Sang Buddha memutuskan untuk mendatangi Aṅgulimāla,[19] meskipun diperingati oleh para warga desa agar mengurungkan niatnya.[15][48] Di tengah jalan yang menembus hutan Kosala, mula-mula Aṅgulimāla melihat ibunya.[1] Menurut beberapa versi cerita, ia jadi teringat kembali akan ibunya yang dulu senantiasa menyediakan makanan untuknya.[49] Namun, setelah melakukan pertimbangan, ia memutuskan untuk menjadikan ibunya sebagai korban ke-1000. Namun saat Sang Buddha juga datang, ia memilih Sang Buddha sebagai pengganti ibunya.

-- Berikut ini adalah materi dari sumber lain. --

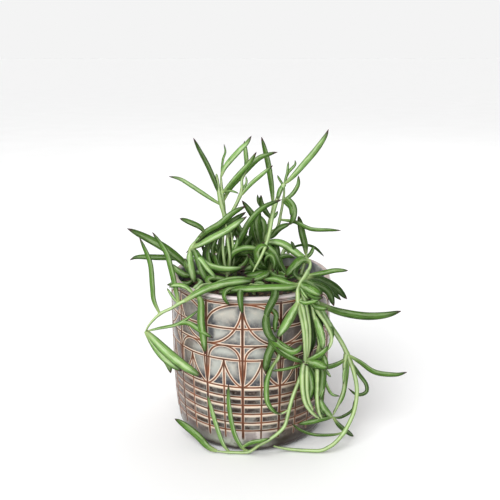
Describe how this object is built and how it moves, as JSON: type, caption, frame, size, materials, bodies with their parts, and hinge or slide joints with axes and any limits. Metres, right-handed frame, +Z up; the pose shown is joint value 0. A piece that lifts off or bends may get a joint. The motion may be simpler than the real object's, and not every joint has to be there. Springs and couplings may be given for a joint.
{
  "type": "potted trailing succulent",
  "caption": "Round glazed pot with a relief of tiles and arches, filled with soil and a trailing succulent whose leafy stems stand up, hang over the rim and lie at its foot.",
  "frame": {"origin": "centre of the pot's base, on the surface that it stands on", "axes": "+Z up along the pot's axis, -Y toward the side from which the plant is planned, with the trailing stems at the front and right, +X to the right"},
  "size_m": [0.1942, 0.133, 0.2121],
  "materials": {
    "glaze": "glossy grey-blue glaze, thin and rust brown on the raised lines",
    "soil": "crumbly dark potting mix with bits of bark",
    "plant": "fleshy green leaves with a slight sheen"
  },
  "bodies": {
    "root": {"pot": "glaze", "soil": "soil", "stem_back_left": "plant", "stem_back_right": "plant", "stem_front": "plant", "stem_left": "plant", "stem_left_trailing": "plant", "stem_tall_left": "plant", "stem_tall_middle": "plant", "stem_tall_right": "plant", "stem_trailing_front": "plant", "stem_trailing_right": "plant", "stem_upright_right": "plant", "tuft_inner_left": "plant", "tuft_inner_right": "plant"}
  },
  "joints": []
}
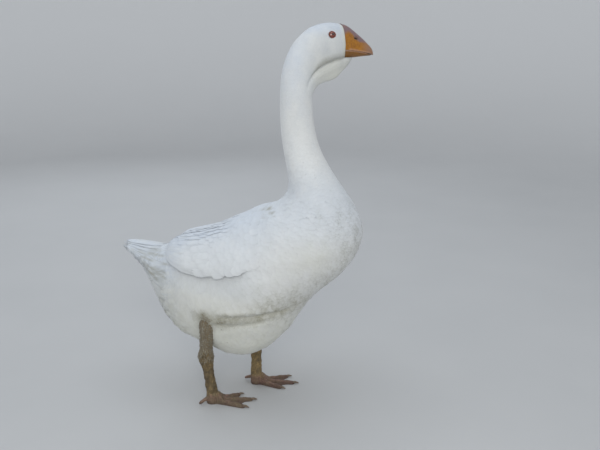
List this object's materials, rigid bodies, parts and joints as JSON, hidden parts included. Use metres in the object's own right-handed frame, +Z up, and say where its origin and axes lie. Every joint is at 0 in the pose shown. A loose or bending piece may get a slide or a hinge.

Setelah menghunus pedang, ia berlari ke arah Sang Buddha. Meskipun Aṅgulimāla berlari secepat mungkin, ia tak kunjung berhasil menggapai Sang Buddha yang berjalan tenang.[1] Penyebabnya adalah sejumlah kesaktian (bahasa Pali: iddhi; Sanskerta: ṛddhi) yang dipakai Buddha untuk menghadapi Aṅgulimāla:[38][5] dalam suatu pustaka dinyatakan bahwa Sang Buddha memakai kekuatan tersebut untuk mengendalikan dan meregangkan ruang di antara mereka, sehingga dapat menjaga jarak dengan Aṅgulimāla.[50] Akhirnya Aṅgulimāla putus asa sehingga ia meminta Sang Buddha untuk berhenti. Sang Buddha kemudian berkata bahwa ia sendiri telah berhenti, dan seharusnya Aṅgulimāla-lah yang berhenti:[1][51]

Angulimala, aku telah berhenti selamanya (bahasa Pali: ṭhita), aku bebas dari kekerasan terhadap makhluk hidup (bahasa Pali: daṇḍa); tetapi engkau tidak punya pengendalian diri (bahasa Pali: asaññato) terhadap makhluk-makhluk hidup; itulah sebabnya aku telah berhenti dan engkau belum.[38][52]

Aṅgulimāla bertanya untuk penjelasan lebih lanjut, dan akhirnya Sang Buddha berkata bahwa seorang biksu yang baik harus mengendalikan keinginannya.[53] Aṅgulimāla terkesima oleh keberanian Sang Buddha,[54] dan menyadari kesalahan yang telah dilakukannya.[55] Setelah mendengarkan khotbah Buddha, akhirnya Aṅgulimāla bertobat, lalu bersumpah untuk meletakkan senjata dan bergabung dengan sangha Buddha.[56][57][58] Ia ditahbiskan di biara Jetawana.[43]

Pertobatan dan kematian

Ilustrasi Aṅgulimāla meletakkan senjata di hadapan Sang Buddha, menunjukkan pertobatannya. Lukisan di sebuah wihara di Hat Yai, Thailand Selatan.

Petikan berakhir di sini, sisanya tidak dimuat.